= Input =

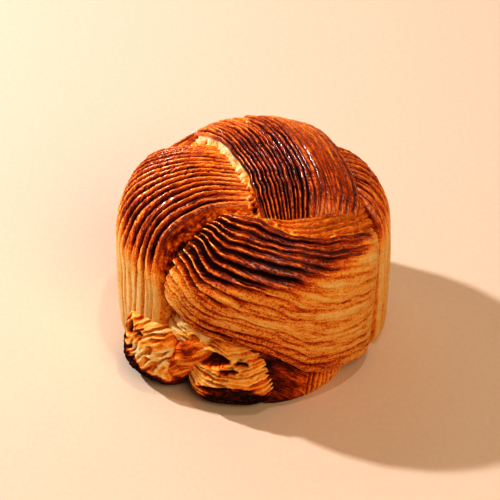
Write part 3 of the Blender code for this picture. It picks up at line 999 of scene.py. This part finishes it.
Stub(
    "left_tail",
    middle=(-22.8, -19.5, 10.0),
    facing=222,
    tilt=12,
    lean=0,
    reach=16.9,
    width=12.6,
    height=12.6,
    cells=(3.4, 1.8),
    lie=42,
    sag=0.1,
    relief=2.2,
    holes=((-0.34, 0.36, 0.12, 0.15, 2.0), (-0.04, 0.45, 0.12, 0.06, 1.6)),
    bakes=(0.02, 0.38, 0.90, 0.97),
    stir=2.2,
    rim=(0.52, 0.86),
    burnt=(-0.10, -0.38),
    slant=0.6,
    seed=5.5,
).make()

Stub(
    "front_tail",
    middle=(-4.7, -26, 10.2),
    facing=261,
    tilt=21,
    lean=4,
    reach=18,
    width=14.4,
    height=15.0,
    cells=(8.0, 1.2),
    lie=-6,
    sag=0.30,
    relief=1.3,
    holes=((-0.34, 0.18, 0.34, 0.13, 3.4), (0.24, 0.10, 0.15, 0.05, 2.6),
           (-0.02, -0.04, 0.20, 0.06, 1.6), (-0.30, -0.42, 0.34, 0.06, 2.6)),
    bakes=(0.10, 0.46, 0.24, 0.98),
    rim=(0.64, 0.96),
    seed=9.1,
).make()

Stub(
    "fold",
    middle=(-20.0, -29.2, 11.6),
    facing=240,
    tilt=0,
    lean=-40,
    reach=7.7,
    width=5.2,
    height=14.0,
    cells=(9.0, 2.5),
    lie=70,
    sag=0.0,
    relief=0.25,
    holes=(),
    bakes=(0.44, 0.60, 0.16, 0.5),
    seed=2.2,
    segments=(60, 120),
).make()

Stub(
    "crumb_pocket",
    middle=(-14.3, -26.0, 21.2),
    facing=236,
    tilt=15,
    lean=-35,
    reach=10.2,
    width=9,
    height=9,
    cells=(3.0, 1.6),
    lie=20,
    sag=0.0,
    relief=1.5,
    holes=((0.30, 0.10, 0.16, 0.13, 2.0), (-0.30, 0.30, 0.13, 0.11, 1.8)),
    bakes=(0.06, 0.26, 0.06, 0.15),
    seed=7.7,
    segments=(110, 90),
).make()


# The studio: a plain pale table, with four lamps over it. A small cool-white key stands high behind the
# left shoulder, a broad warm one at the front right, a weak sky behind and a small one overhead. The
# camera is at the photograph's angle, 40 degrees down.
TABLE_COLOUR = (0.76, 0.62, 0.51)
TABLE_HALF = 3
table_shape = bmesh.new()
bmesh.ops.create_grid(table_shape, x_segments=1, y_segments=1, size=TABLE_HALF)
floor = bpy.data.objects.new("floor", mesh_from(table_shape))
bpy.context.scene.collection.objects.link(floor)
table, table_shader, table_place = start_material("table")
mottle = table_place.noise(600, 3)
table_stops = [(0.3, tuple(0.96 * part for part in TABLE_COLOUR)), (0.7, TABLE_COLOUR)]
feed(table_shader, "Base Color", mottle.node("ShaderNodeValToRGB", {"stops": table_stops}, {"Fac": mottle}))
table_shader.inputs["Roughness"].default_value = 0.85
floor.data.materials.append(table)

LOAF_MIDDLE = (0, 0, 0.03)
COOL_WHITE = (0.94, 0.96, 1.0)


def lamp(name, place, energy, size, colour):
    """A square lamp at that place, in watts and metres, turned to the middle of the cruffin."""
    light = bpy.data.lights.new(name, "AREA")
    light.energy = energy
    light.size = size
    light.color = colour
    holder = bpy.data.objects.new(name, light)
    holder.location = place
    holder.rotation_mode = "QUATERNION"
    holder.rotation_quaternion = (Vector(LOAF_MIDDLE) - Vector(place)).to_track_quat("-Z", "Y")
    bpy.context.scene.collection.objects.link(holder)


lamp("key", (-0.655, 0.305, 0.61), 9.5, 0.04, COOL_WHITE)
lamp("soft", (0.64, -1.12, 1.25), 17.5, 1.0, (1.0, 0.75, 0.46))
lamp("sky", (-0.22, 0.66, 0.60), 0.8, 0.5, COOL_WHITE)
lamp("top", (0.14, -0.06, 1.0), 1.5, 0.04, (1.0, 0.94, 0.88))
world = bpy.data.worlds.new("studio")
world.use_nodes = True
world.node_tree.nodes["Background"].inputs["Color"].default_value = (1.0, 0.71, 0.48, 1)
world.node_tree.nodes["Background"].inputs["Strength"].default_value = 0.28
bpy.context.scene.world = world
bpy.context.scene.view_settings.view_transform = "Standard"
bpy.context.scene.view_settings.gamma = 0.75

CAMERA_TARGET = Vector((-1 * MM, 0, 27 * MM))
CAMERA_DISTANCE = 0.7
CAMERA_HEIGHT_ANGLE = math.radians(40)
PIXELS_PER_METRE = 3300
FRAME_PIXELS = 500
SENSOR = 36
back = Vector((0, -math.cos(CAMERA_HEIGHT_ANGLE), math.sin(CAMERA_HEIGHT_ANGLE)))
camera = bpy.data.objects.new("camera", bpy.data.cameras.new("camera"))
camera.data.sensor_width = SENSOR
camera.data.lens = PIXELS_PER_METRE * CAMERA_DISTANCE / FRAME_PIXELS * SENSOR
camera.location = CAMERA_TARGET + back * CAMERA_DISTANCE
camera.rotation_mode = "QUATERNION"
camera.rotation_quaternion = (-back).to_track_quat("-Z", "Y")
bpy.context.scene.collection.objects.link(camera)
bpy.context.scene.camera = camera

--

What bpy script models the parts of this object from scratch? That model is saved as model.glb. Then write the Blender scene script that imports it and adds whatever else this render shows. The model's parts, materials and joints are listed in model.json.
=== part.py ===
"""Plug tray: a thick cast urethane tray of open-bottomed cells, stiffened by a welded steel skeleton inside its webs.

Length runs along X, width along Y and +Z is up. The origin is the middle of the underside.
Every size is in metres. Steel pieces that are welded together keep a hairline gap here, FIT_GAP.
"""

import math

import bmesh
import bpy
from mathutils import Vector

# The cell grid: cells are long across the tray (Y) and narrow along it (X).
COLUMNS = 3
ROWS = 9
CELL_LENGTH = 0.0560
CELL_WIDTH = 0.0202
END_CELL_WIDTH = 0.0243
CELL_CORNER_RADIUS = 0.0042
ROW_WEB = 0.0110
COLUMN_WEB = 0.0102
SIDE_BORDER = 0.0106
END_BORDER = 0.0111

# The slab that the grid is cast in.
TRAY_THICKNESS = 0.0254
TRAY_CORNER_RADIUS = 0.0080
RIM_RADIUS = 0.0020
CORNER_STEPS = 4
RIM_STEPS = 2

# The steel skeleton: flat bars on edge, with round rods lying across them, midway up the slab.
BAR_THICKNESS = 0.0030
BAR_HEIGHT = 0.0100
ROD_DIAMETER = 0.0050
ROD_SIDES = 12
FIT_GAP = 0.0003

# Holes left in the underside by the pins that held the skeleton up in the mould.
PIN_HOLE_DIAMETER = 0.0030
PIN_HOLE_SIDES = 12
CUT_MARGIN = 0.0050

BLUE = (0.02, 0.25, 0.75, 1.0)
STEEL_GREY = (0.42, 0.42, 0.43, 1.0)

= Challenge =
Reply with one number only: how many lines of the listing hold "materials"?

= Task answer =
2